KAPALUA, Hawaii (AP) — To listen to Zach Johnson and Paul Goydos is to be reminded that golf always holds a few surprises.

Johnson was asked to go back one year and rank the majors in order of which he was most likely to win. He would have put the Masters last on his list, and it still seems surreal to have a green jacket in his closet.

Goydos won the Bay Hill Invitational in 1996 and didn't win another PGA Tour event until the Sony Open last year. He returned to the winners—only Mercedes—Benz Championship for the first time in 11 years, during which time Tiger Woods turned pro and won 61 times.

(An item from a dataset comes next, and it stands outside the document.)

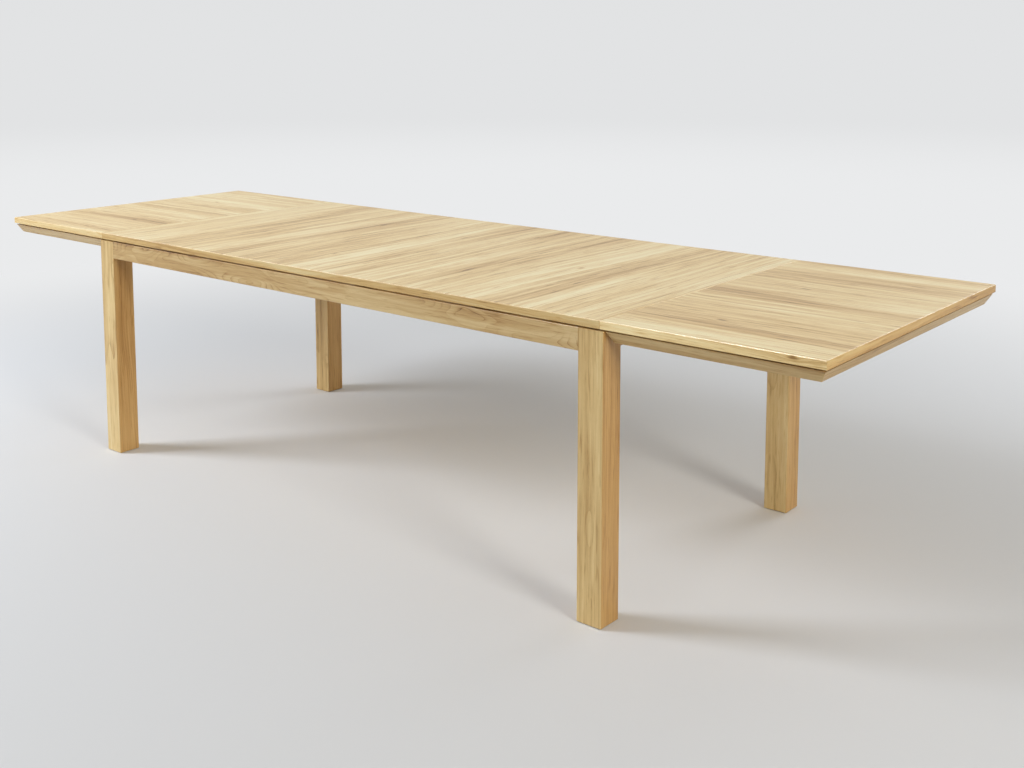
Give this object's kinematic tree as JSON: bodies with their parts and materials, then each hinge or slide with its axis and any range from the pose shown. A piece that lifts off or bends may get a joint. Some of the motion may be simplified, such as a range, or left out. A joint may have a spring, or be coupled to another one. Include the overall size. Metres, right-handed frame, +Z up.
{
  "type": "extending dining table",
  "caption": "Rectangular oak dining table on square legs, with an end leaf at each side that slides out on bearers and carries a bevelled under-frame.",
  "frame": {"origin": "on the floor, below the middle of the table", "axes": "+X along the table towards the right leaf, +Y from the front long side to the rear one, +Z up"},
  "size_m": [3.1276, 1.002, 0.74],
  "materials": {
    "oak_top": "satin",
    "oak_leaf": "satin",
    "oak_moulding": "satin",
    "oak_leg": "satin",
    "oak_apron": "satin",
    "oak_frame": "matt",
    "beech_dowel": "matt",
    "zinc_steel": "zinc plated",
    "nylon_glide": "matt"
  },
  "bodies": {
    "table": {"apron_dowels": "beech_dowel", "apron_front": "oak_apron", "apron_rear": "oak_apron", "bolt_nuts": "zinc_steel", "bolt_washers": "zinc_steel", "cleat_screws": "zinc_steel", "corner_block_front_left": "oak_frame", "corner_block_front_right": "oak_frame", "corner_block_rear_left": "oak_frame", "corner_block_rear_right": "oak_frame", "cross_rail_1": "oak_frame", "cross_rail_2": "oak_frame", "cross_rail_3": "oak_frame", "cross_rail_4": "oak_frame", "end_apron_left": "oak_apron", "end_apron_right": "oak_apron", "end_cleat_left": "oak_frame", "end_cleat_right": "oak_frame", "floor_glides": "nylon_glide", "hanger_bolts": "zinc_steel", "leg_front_left": "oak_leg", "leg_front_right": "oak_leg", "leg_rear_left": "oak_leg", "leg_rear_right": "oak_leg", "main_top": "oak_top", "rail_dowels": "beech_dowel", "runner_left_front_inner": "oak_frame", "runner_left_front_outer": "oak_frame", "runner_left_rear_inner": "oak_frame", "runner_left_rear_outer": "oak_frame", "runner_right_front_inner": "oak_frame", "runner_right_front_outer": "oak_frame", "runner_right_rear_inner": "oak_frame", "runner_right_rear_outer": "oak_frame", "runner_screws": "zinc_steel", "top_screws": "zinc_steel"},
    "left_leaf": {"bearer_left_front": "oak_frame", "bearer_left_rear": "oak_frame", "bearer_screws_left": "zinc_steel", "leaf_batten_left": "oak_frame", "leaf_dowels_left": "beech_dowel", "leaf_moulding_left_front": "oak_moulding", "leaf_moulding_left_inner": "oak_moulding", "leaf_moulding_left_outer": "oak_moulding", "leaf_moulding_left_rear": "oak_moulding", "leaf_packers_left": "oak_frame", "leaf_panel_left": "oak_leaf", "leaf_screws_left": "zinc_steel"},
    "right_leaf": {"bearer_right_front": "oak_frame", "bearer_right_rear": "oak_frame", "bearer_screws_right": "zinc_steel", "leaf_batten_right": "oak_frame", "leaf_dowels_right": "beech_dowel", "leaf_moulding_right_front": "oak_moulding", "leaf_moulding_right_inner": "oak_moulding", "leaf_moulding_right_outer": "oak_moulding", "leaf_moulding_right_rear": "oak_moulding", "leaf_packers_right": "oak_frame", "leaf_panel_right": "oak_leaf", "leaf_screws_right": "zinc_steel"}
  },
  "joints": [
    {"name": "left_leaf_slide", "type": "slide", "parent": "table", "child": "left_leaf", "axis": [-1, 0, 0], "range_m": [0, 0.3]},
    {"name": "right_leaf_slide", "type": "slide", "parent": "table", "child": "right_leaf", "axis": [1, 0, 0], "range_m": [0, 0.3]}
  ]
}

"If you would have told me when I won that from '97 through '07 that some guy was going to win 60 times, I would say that you're out of your mind," Goydos said. "There's just no way. That's not going to happen."

Predictions can be a dangerous business, especially in golf, and there's no telling how 2008 is going to unfold.

The new season begins Thursday at the Mercedes—Benz Championship, the earliest start on the PGA Tour since 2002, and there's a chance history could repeat itself. It was in 2002 that Woods won the first two legs of the Grand Slam, and that's a possibility considering the U.S. Open will be held this year at Torrey Pines, where Woods has won five times.

Or maybe not. That also was the year Ty Tryon was on the PGA Tour, no one conceived of women playing on men's tours and the Ryder Cup was still closely contested.

Gazing into the crystal ball, here's one timeline of what might happen in 2008:

Jan. 6 — Stephen Ames, feeling right at home after buying a time share at Kapalua, wins the Mercedes—Benz Championship for his second straight PGA Tour victory, leaving him nine short of Byron Nelson's record.

Jan. 15 — Roger Clemens attends a voluntary meeting at the Bob Hope Chrysler Classic on the tour's anti—doping policy and is relieved to learn drug testing doesn't start until July 8 — and then only for golfers.

Jan. 27 — For the fourth straight year, Tiger Woods opens his season with a victory in the Buick Invitational. He wins by 15 shots in a tuneup for the U.S. Open.

Jan. 28 — The PGA Tour runs its first FedEx Cup commercial, sticking with the theme, "Who will be the first to kiss the cup?"

Feb. 28 — John Daly withdraws from the Honda Classic.

April 6 — Davis Love III birdies the last two holes to win the Shell Houston Open and qualify for the Masters.

April 13 — Tiger Woods wins the Masters by one shot over Love.

April 14 — The PGA Tour runs its second FedEx Cup commercial, noting the cup still hasn't been kissed.

April 20 — Ernie Els wins the Verizon Heritage at Hilton Head, his first PGA Tour victory on U.S. soil in nearly four years.